In February Rell formed the Post-Employment Benefit Commission, a panel of state budget and pension experts from management and labor charged with charting a long-term strategy to improve the system’s fiscal health.
Office of Policy and Management Deputy Secretary Michael J. Cicchetti, who chairs the commission, said after the Northwestern University study was released that it underscores the need to investigate a broad range of possible changes to a package of retirement benefits that critics of state government have called too generous. The changes Cicchetti asked the panel to analyze include shifting to a defined contribution system, requiring pension recipients to pay more for health care, and restricting access to health care for workers who leave state service before they reach retirement age.
Under current law, workers with 10 years of state service remain eligible for both a pension and health care even if they leave for other jobs before reaching retirement age.

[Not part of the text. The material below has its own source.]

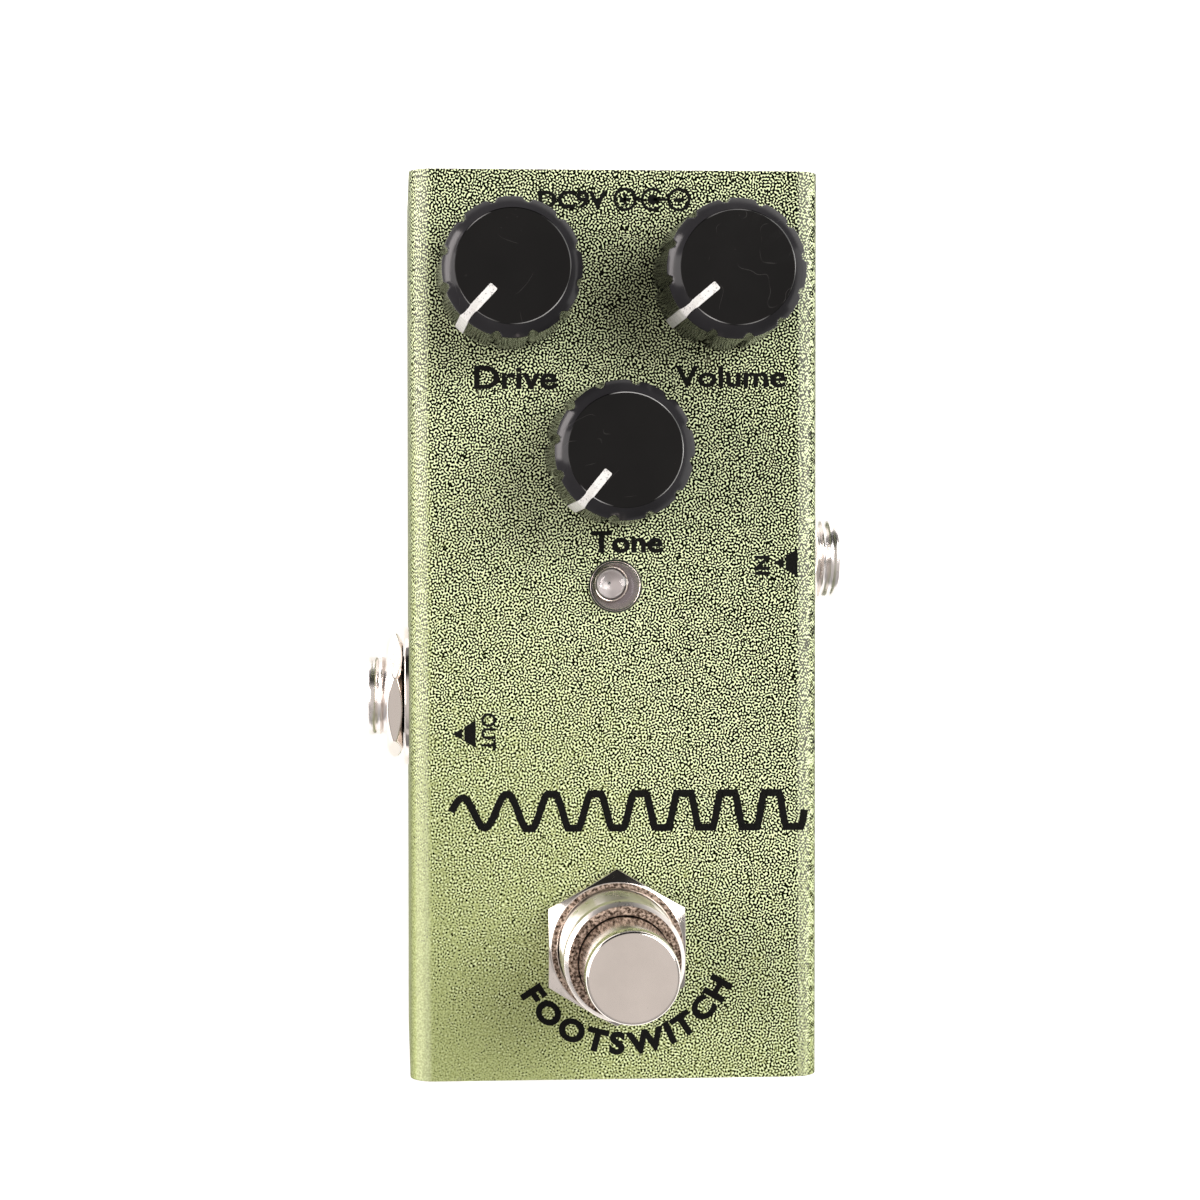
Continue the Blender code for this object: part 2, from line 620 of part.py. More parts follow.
def make_plug_socket(name, side, y, materials):
    """One side socket: housing, bushing, any washer, nut and tip contact. Its own Z points out of the case."""
    place = (0, y, SOCKET_Z)
    turn = (0, side * QUARTER_TURN, 0)
    inner_face = CASE_WIDTH / 2 - SHEET - GAP
    length, width, height = SOCKET_HOUSING
    bushing_flange = 1.5 * MM
    housing_top = inner_face - bushing_flange - GAP
    housing_bottom = inner_face - length
    block = box_mesh(name, (-height / 2, -width / 2, housing_bottom), (height / 2, width / 2, housing_top))
    housing = add_object(f"{name}_socket_housing", block, materials["black_plastic"], place, turn)
    bore = SOCKET_BORE_RADIUS + 0.1 * MM
    drill(housing, f"{name}_socket_bore", bore, housing_bottom + 1.5 * MM, inner_face, place, turn)
    # The contact's slot runs from the bore to the face nearest the board.
    slot_low, slot_high = housing_bottom + 2.5 * MM, housing_bottom + 12.5 * MM
    up = -side
    slot_x = sorted((0.0, up * height))
    slot = box_mesh(name, (slot_x[0], -1.6 * MM, slot_low), (slot_x[1], 1.6 * MM, slot_high))
    boolean(housing, add_object(f"{name}_contact_slot", slot, None, place, turn))
    make_socket_bushing(name, place, turn, inner_face, bushing_flange, materials)
    make_socket_contact(name, up, slot_low, slot_high, place, turn, materials)
    hole = SOCKET_BUSHING_RADIUS + GAP
    nut_low = CASE_WIDTH / 2 + GAP
    if name in SOCKET_WASHERS:
        washer_low, washer_high = nut_low, nut_low + SOCKET_WASHERS[name]
        profile = [
            (hole, washer_high),
            (SOCKET_WASHER_RADIUS, washer_high),
            (SOCKET_WASHER_RADIUS, washer_low),
            (hole, washer_low),
        ]
        washer = turned_mesh(name, profile, ROUND)
        add_object(f"{name}_socket_washer", washer, materials["nickel"], place, turn)
        nut_low = washer_high + GAP
    nut_place = (side * nut_low, y, SOCKET_Z)
    nickel = materials["nickel"]
    flats, thickness = SOCKET_NUT_FLATS, SOCKET_NUT_THICKNESS
    ring = plain_nut(f"{name}_socket_nut", flats, hole, thickness, nickel, nut_place, turn, SOCKET_NUT_TURN)
    turn_down_corners(ring, flats, thickness)


def make_socket_bushing(name, place, turn, inner_face, flange, materials):
    """The threaded sleeve that passes through the case wall, with a flange inside it."""
    edge = 0.35 * MM
    profile = [
        (SOCKET_BORE_RADIUS, SOCKET_REACH),
        (SOCKET_BUSHING_RADIUS - edge, SOCKET_REACH),
        (SOCKET_BUSHING_RADIUS, SOCKET_REACH - edge),
        (SOCKET_BUSHING_RADIUS, inner_face),
        (SOCKET_HOUSING[1] / 2 - 0.5 * MM, inner_face),
        (SOCKET_HOUSING[1] / 2 - 0.5 * MM, inner_face - flange),
        (SOCKET_BORE_RADIUS, inner_face - flange),
    ]
    add_object(f"{name}_socket_bushing", turned_mesh(name, profile, ROUND), materials["nickel"], place, turn)


def make_socket_contact(name, up, slot_low, slot_high, place, turn, materials):
    """A bent leaf beside the bore that touches the plug's tip, with a tail towards the board."""
    thickness = 0.4 * MM
    tail = SOCKET_HOUSING[2] / 2 + 0.1 * MM
    near = SOCKET_BORE_RADIUS + 0.2 * MM
    back = slot_low + GAP
    front = slot_high - GAP
    dip = (back + front) / 2
    centre_line = [(tail, back), (near + 1.4 * MM, back), (near, dip), (near + 1.2 * MM, front)]
    outline = centre_line + [(x + thickness, z + thickness) for x, z in reversed(centre_line)]
    outline = [(up * x, z) for x, z in outline]
    half = 1.2 * MM
    mesh = prism_mesh(name, outline, -half, half)
    # The leaf's outline lies in the socket's own X and Z, so the prism is stood up before the turn.
    for vert in mesh.vertices:
        x, z, across = vert.co
        vert.co = (x, across, z)
    mesh.flip_normals()
    add_object(f"{name}_tip_contact", mesh, materials["contact_brass"], place, turn, smooth=False)


def make_power_socket(materials):
    """The barrel socket: a housing with a round nose in the rear wall, its centre pin and sleeve spring."""
    rear = CASE_LENGTH / 2 - GAP - SHEET - GAP
    nose = CASE_LENGTH / 2 - GAP - 0.1 * MM
    half = POWER_SIZE[0] / 2
    top = BOARD_UNDER_Z - GAP
    block = box_mesh("power", (-half, rear - POWER_SIZE[1], top - POWER_SIZE[2]), (half, rear, top))
    housing = add_object("power_socket_housing", block, materials["black_plastic"])
    place = (0, 0, POWER_Z)
    turn = (-QUARTER_TURN, 0, 0)
    profile = [(0.0, nose), (POWER_NOSE_RADIUS, nose), (POWER_NOSE_RADIUS, rear - MM), (0.0, rear - MM)]
    nose_mesh = turned_mesh("power_nose", profile, ROUND)
    boolean(housing, add_object("power_nose", nose_mesh, None, place, turn), "UNION")
    floor = nose - POWER_BORE_DEPTH
    drill(housing, "power_bore", POWER_BORE_RADIUS, floor, nose + MM, place, turn)
    pin_tip = nose - 0.6 * MM
    pin = [
        (0.0, pin_tip),
        (POWER_PIN_RADIUS - 0.35 * MM, pin_tip),
        (POWER_PIN_RADIUS, pin_tip - 0.5 * MM),
        (POWER_PIN_RADIUS, floor + GAP),
        (0.0, floor + GAP),
    ]
    pin_mesh = turned_mesh("power_pin", pin, ROUND_SMALL)
    add_object("power_socket_pin", pin_mesh, materials["nickel"], place, turn)


# Board and what stands on it


def make_board(materials):
    half = BOARD_WIDTH / 2
    mesh = box_mesh("circuit_board", (-half, BOARD_FRONT, BOARD_UNDER_Z), (half, BOARD_REAR, BOARD_TOP_Z))
    board = add_object("circuit_board", mesh, materials["board"])
    for index, side in enumerate((-1, 1)):
        place = (side * LEAD_SPACING / 2, LAMP_Y, BOARD_TOP_Z)
        radius = LEAD_WIDTH / 2 * math.sqrt(2) + GAP
        drill(board, f"lead_hole_{index}", radius, -3 * MM, MM, place, segments=12)


def make_board_parts(materials):
    """The amplifier chip, three electrolytic capacitors and two film capacitors."""
    foot = BOARD_TOP_Z + GAP
    chip = box_mesh("amplifier_chip", (-12.7 * MM, -15.0 * MM, foot), (-3.3 * MM, -8.6 * MM, foot + 3.4 * MM))
    add_object("amplifier_chip", chip, materials["black_plastic"], smooth=False)
    height = 5.0 * MM
    radius = 2.5 * MM
    edge = 0.35 * MM
    profile = [(0.0, height), (radius - edge, height), (radius, height - edge), (radius, 0.0), (0.0, 0.0)]
    places = ((5.0 * MM, -8.0 * MM), (11.5 * MM, -8.0 * MM), (8.2 * MM, -14.5 * MM))
    for index, (x, y) in enumerate(places, start=1):
        name = f"electrolytic_capacitor_{index}"
        add_object(name, turned_mesh(name, profile, ROUND_SMALL), materials["black_plastic"], (x, y, foot))
    half_x, half_y = 3.6 * MM, 1.3 * MM
    for index, side in enumerate((-1, 1), start=1):
        x, y = side * 11.5 * MM, 3.0 * MM
        low = (x - half_x, y - half_y, foot)
        high = (x + half_x, y + half_y, foot + 4.6 * MM)
        name = f"film_capacitor_{index}"
        add_object(name, box_mesh(name, low, high), materials["film_red"], smooth=False)


def make_switch_ribbon(materials):
    """The flat cable from the board's front edge down to the switch lugs."""
    thickness = 0.9 * MM
    radius = 2.5 * MM
    board_y = BOARD_FRONT + 3.0 * MM
    low = 10.6 * MM
    end_y = SWITCH_Y + LUG_SPACING + 0.8 * MM
    outer = [(board_y + thickness, BOARD_UNDER_Z - GAP)]
    outer += arc((board_y - radius, low + radius + thickness), radius + thickness, 0, -90, 6)
    outer += [(end_y, low)]
    inner = [(end_y, low + thickness)]
    inner += arc((board_y - radius, low + radius + thickness), radius, -90, 0, 6)
    inner += [(board_y, BOARD_UNDER_Z - GAP)]
    half = 4.5 * MM
    mesh = prism_mesh("switch_ribbon", outer + inner, -half, half)
    add_object("switch_ribbon", mesh, materials["rubber"], rotation=(QUARTER_TURN, 0, QUARTER_TURN))


def clear_scene():
    for thing in list(bpy.data.objects):
        bpy.data.objects.remove(thing, do_unlink=True)


def main():
    clear_scene()
    materials = make_materials()
    make_top_cover(materials)
    make_base_tray(materials)
    make_cover_screws(materials)
    make_feet(materials)
    make_board(materials)
    make_board_parts(materials)
    make_switch_ribbon(materials)
    for name, (x, y, pointer) in KNOBS.items():
        make_potentiometer(name, x, y, materials)
        make_shaft(name, x, y, materials)
        make_knob(name, x, y, pointer, materials)
    make_lamp(materials)
    make_footswitch_body(materials)
    make_footswitch_button(materials)
    make_footswitch_spring(materials)
    make_footswitch_base(materials)
    make_footswitch_fasteners(materials)
    for name, (side, y) in SOCKETS.items():
        make_plug_socket(name, side, y, materials)
    make_power_socket(materials)


main()
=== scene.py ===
"""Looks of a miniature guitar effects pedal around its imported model. Metres, +Z up, +Y to the rear."""

import json
import math

import bmesh
import bpy
from mathutils import Euler, Matrix, Vector


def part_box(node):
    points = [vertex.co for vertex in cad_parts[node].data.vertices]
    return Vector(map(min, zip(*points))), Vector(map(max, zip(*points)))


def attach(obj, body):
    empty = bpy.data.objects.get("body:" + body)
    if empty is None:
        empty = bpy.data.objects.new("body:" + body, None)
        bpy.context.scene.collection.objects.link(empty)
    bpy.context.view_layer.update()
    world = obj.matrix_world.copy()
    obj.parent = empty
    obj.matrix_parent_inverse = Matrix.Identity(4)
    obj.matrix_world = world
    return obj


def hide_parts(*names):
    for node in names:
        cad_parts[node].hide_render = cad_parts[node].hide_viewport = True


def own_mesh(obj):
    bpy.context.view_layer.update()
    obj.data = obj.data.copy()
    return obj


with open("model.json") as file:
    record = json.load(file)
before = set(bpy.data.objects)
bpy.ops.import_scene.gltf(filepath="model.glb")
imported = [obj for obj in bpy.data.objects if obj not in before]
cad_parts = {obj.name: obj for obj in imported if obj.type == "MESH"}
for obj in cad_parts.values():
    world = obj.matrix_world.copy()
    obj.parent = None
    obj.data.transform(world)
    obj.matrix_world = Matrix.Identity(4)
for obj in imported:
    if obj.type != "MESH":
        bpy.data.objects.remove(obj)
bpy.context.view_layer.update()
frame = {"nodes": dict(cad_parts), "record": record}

MM = 0.001
QUARTER_TURN = math.pi / 2


# Places, read from the frame


def middle(node):
    low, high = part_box(node)
    return (low + high) / 2


COVER_LOW, COVER_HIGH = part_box("top_cover")
PANEL_Z = COVER_HIGH.z
KNOB_NAMES = ("drive", "volume", "tone")
POINTER_ANGLES = {"drive": 227.0, "volume": 220.0, "tone": 231.0}
KNOB_PLACES = {name: middle(f"{name}_shaft") for name in KNOB_NAMES}
SWITCH = middle("footswitch_button")
SWITCH_RADIUS = 4.6 * MM
SWITCH_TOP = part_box("footswitch_button")[1].z
BUSHING_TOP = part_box("footswitch_body")[1].z
LAMP = middle("lamp_lens")
LAMP_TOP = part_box("lamp_lens")[1].z
SOCKETS = {"output": -1, "input": 1}
SOCKET_PLACES = {name: middle(f"{name}_socket_bushing") for name in SOCKETS}

# Sizes that the fine pieces share
SHEET = 1.5 * MM
BEND_RADIUS = 2.5 * MM
KNOB_FOOT_RADIUS = 7.3 * MM
KNOB_RIM_RADIUS = 6.9 * MM
KNOB_TOP_RADIUS = 5.65 * MM
KNOB_LIFT = 0.8 * MM
KNOB_TOP = 11.5 * MM
KNOB_BEVEL = 1.1 * MM
KNOB_FLUTES = 12
KNOB_BULGE = 0.04 * MM
BEVEL_LEAN = 41.3
FLUTE_DEPTH = 0.45 * MM
FLUTE_HALF_ANGLE = 4.6
SHAFT_HOLE = 3.8 * MM
LAMP_HOLE = 2.72 * MM
SWITCH_HOLE = 6.3 * MM
SOCKET_HOLE = 4.55 * MM
SOCKET_NUT_THICKNESS = 1.8 * MM
SOCKET_NUT_TURN = -11.3


# Mesh helpers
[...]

Nappier cautioned in her statement against overreacting to the fiscal concerns facing the pension system.
The “Great Recession” and “uncertain recovery” will put added pressure on state and local governments to meet pension obligations, she wrote. “But the answer does not lie in reactionary policies that merely shift the financial burden from the government to individuals who have earned a benefit for a lifetime of public service.”
The State Employees Bargaining Agent Coalition, which negotiates health care and retirement benefits for all state employee unions in Connecticut, said the association analysis invalidated Rauh’s study, adding that suggestions like replacing state pensions with a defined contribution plan – similar to the 401 (k) commonly found in the private sector – does not make economic sense.
“We know that when taxpayers pay into a pension fund, they get a four-to-one return back into the economy as retirement income,” said veteran state union leader Salvatore Luciano, who serves both on the bargaining agent coalition and on Rell’s study commission. “Pensions are good for workers and they are good for the economy. Pensions are not the problem.”